Viewed through a different lens, the stock market offers the opportunity to profit in the development of a well-conceived, well managed business enterprise. It is an open question as to which approach is riskier. The renowned economist J.M. Keynes pointedly emphasized that “the forces of time and our ignorance of the future” present daunting obstacles to successful investing when a businesslike tack is taken. Keynes suggested that approaching investing as a game might be easier and more fun. The goal of the game is to outwit other investors by divining future events accurately, and trading ahead of the crowd. Nevertheless, the fundamental question is not an open one at the Harvey Investment Company. We firmly adhere to the notion that purchasing shares in a company is a way to participate in its future---- a bright one if our analysis is correct.
Albert Einstein is said to have remarked that “Compound Interest is the eighth wonder of the world. He who understands it…earns it…he who doesn’t, pays it.” Understanding compound interest is easy. Assume $1000 is saved and put into an interest-bearing account; the compound machine begins its magic. If the interest rate is 4% per annum, after the first year, reinvestment includes the original $1000 plus the $40 interest earned. After year two, the investment is again the original $1000, the $40 earned in year one, the $40 earned in year two, plus the interest on the $40 from year one. If the chain is unbroken for many years the results build astonishingly. How astonishingly depends on the starting investment and the compounding time period.
Relating this concept to the stock market is a leap, but a leap worth making. Say a company reliably earns a $100 million profit annually on its existing assets. If it continuously reinvests these profits in new, also reliably profitable assets, the overall profitability of the company is ever rising. This is analogous to the savings account in its clockwork nature. The challenge, of course, lies in the simple terms “reliably” and “reinvest.” Identifying reliably profitable companies that have managements both practical enough and disciplined enough to regularly reinvest intelligently, and to do so over many years, is our singular focus. Only with such companies can the compounding process and advancing profit level remain unbroken.

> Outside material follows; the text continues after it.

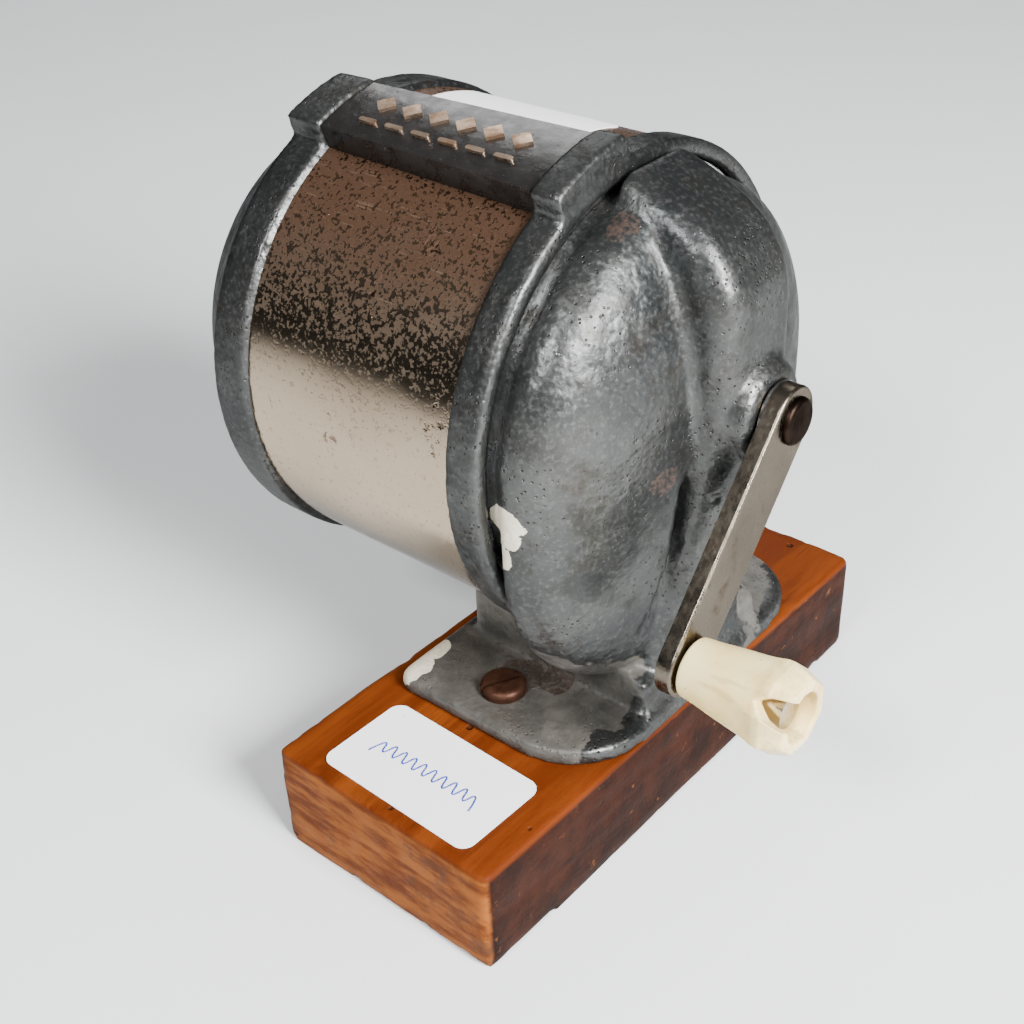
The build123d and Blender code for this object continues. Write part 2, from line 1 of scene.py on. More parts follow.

The rate of compound is a function of both the opportunities available in a company’s primary business and the astuteness of management in reinvesting the profits. In our experience, keeping the compound in tact is vital in achieving extraordinary results. It doesn’t take much imagination to grasp the devastation severe losses visit on the compounding process. Perhaps that is why a young Warren Buffett once said, when asked to explain his success, “Rule number one: don’t lose money. Rule number two: never forget rule number one.”
Make no mistake, all stocks will be subjected to the turbulence created by the gambling element. Those emotional highs and lows, the uneven nature of profit growth, and the unknowns in the future guarantee unnerving up and downs in even the most reliable of enterprises. But when the identification process is sound, and framed with the mathematics of compounding understood, a chosen company’s stock price over time will continue its wide swings, but at ever higher levels. It’s a winning game. We’d stake our careers on it. And we have.We certainly hope you are having a wonderful summer. You give our work meaning, and we are most appreciative of your continued support.